** start SOURCE RECORDS **

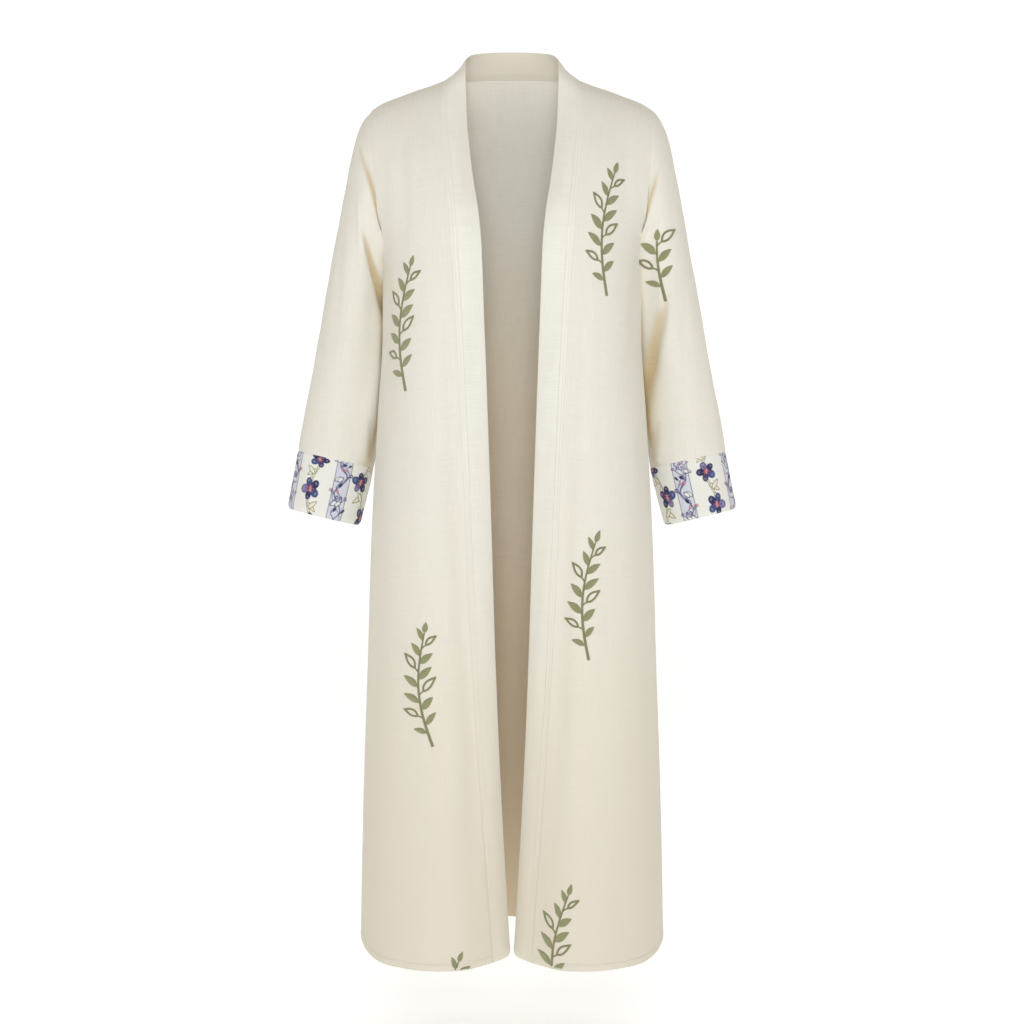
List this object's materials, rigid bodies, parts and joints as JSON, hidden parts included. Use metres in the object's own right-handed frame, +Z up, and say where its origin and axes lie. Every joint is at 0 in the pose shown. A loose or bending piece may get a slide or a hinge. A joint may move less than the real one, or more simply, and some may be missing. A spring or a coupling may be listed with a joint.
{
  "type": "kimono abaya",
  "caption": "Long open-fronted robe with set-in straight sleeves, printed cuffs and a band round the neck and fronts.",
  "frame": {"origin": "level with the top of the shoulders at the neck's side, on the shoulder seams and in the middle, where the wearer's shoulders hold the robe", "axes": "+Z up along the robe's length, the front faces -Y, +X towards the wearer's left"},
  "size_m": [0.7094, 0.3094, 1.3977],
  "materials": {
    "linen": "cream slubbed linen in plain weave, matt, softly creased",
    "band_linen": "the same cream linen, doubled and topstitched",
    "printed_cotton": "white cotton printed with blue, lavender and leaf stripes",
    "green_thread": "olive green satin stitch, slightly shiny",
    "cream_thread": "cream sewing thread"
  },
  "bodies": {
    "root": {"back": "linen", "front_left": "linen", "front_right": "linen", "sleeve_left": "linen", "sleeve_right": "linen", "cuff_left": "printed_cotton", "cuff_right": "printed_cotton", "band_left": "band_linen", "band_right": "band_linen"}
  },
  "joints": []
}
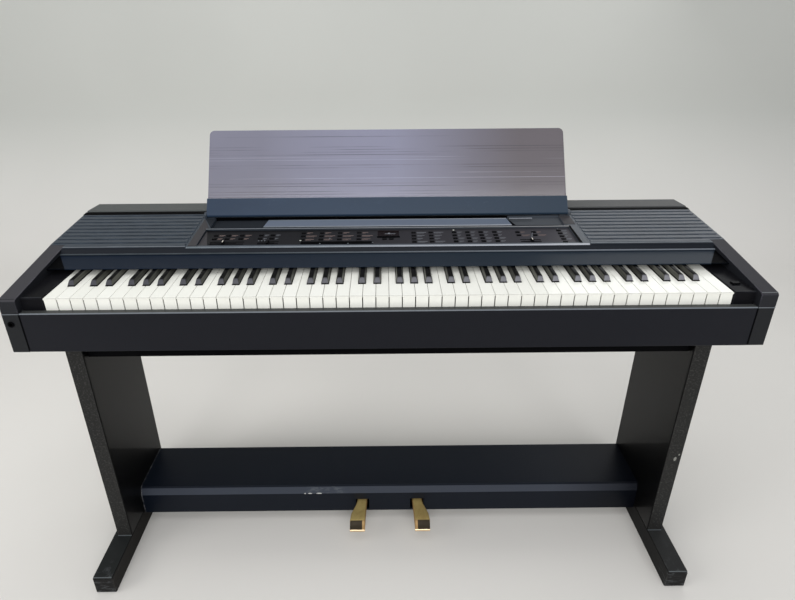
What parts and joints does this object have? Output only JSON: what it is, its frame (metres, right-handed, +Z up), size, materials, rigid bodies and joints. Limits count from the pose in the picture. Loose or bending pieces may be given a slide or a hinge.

** end SOURCE RECORDS **

GOAL OF THE EXERCISE: Repeat all of the records above exactly as written.

SOLUTION FOR THIS TASK:
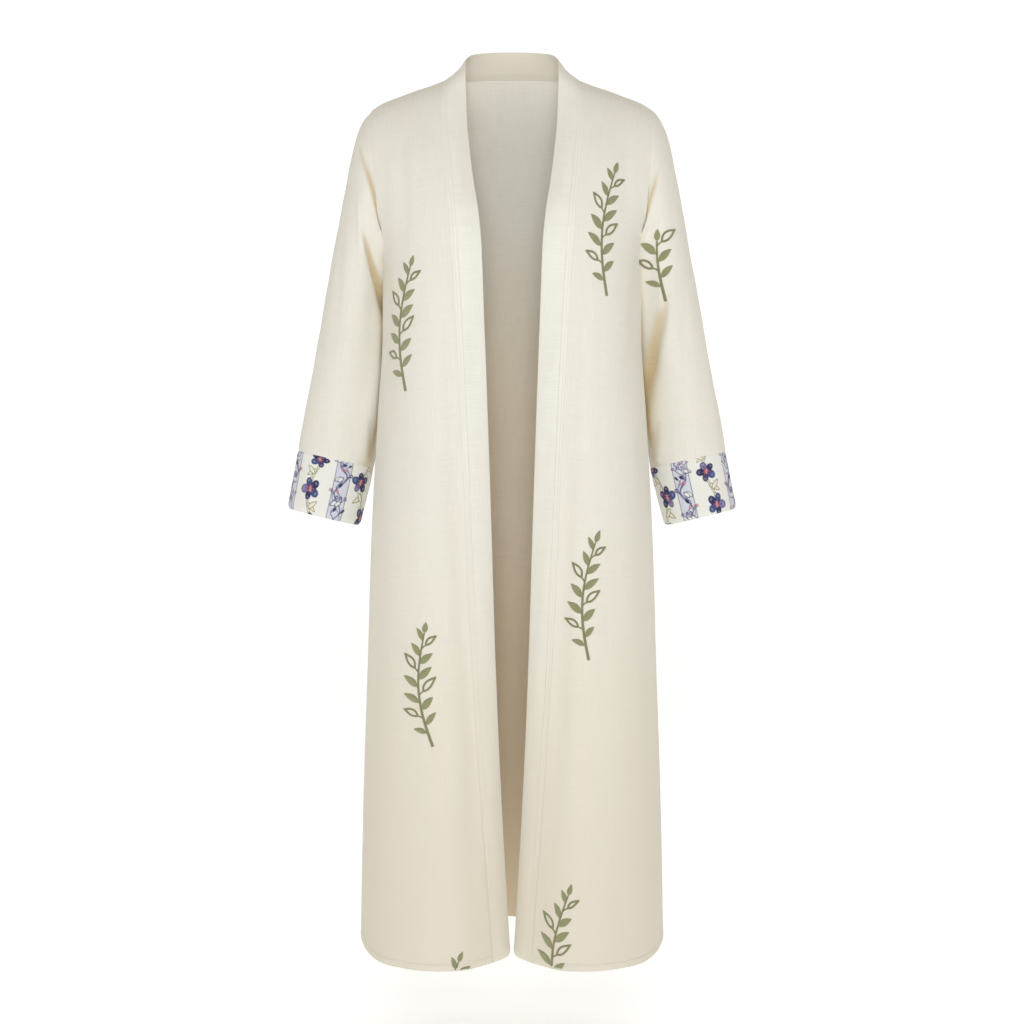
List this object's materials, rigid bodies, parts and joints as JSON, hidden parts included. Use metres in the object's own right-handed frame, +Z up, and say where its origin and axes lie. Every joint is at 0 in the pose shown. A loose or bending piece may get a slide or a hinge. A joint may move less than the real one, or more simply, and some may be missing. A spring or a coupling may be listed with a joint.
{
  "type": "kimono abaya",
  "caption": "Long open-fronted robe with set-in straight sleeves, printed cuffs and a band round the neck and fronts.",
  "frame": {"origin": "level with the top of the shoulders at the neck's side, on the shoulder seams and in the middle, where the wearer's shoulders hold the robe", "axes": "+Z up along the robe's length, the front faces -Y, +X towards the wearer's left"},
  "size_m": [0.7094, 0.3094, 1.3977],
  "materials": {
    "linen": "cream slubbed linen in plain weave, matt, softly creased",
    "band_linen": "the same cream linen, doubled and topstitched",
    "printed_cotton": "white cotton printed with blue, lavender and leaf stripes",
    "green_thread": "olive green satin stitch, slightly shiny",
    "cream_thread": "cream sewing thread"
  },
  "bodies": {
    "root": {"back": "linen", "front_left": "linen", "front_right": "linen", "sleeve_left": "linen", "sleeve_right": "linen", "cuff_left": "printed_cotton", "cuff_right": "printed_cotton", "band_left": "band_linen", "band_right": "band_linen"}
  },
  "joints": []
}
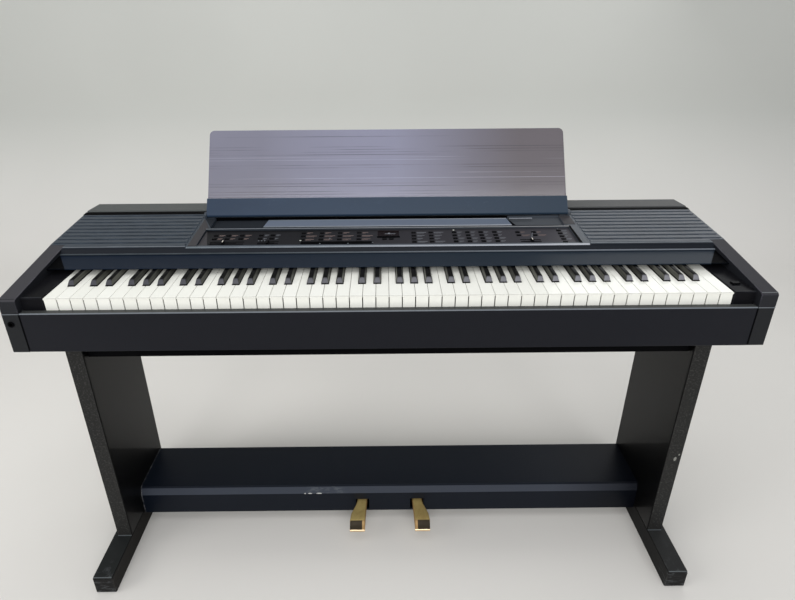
What parts and joints does this object have? Output only JSON: what it is, its frame (metres, right-handed, +Z up), size, materials, rigid bodies and joints. Limits count from the pose in the picture. Loose or bending pieces may be given a slide or a hinge.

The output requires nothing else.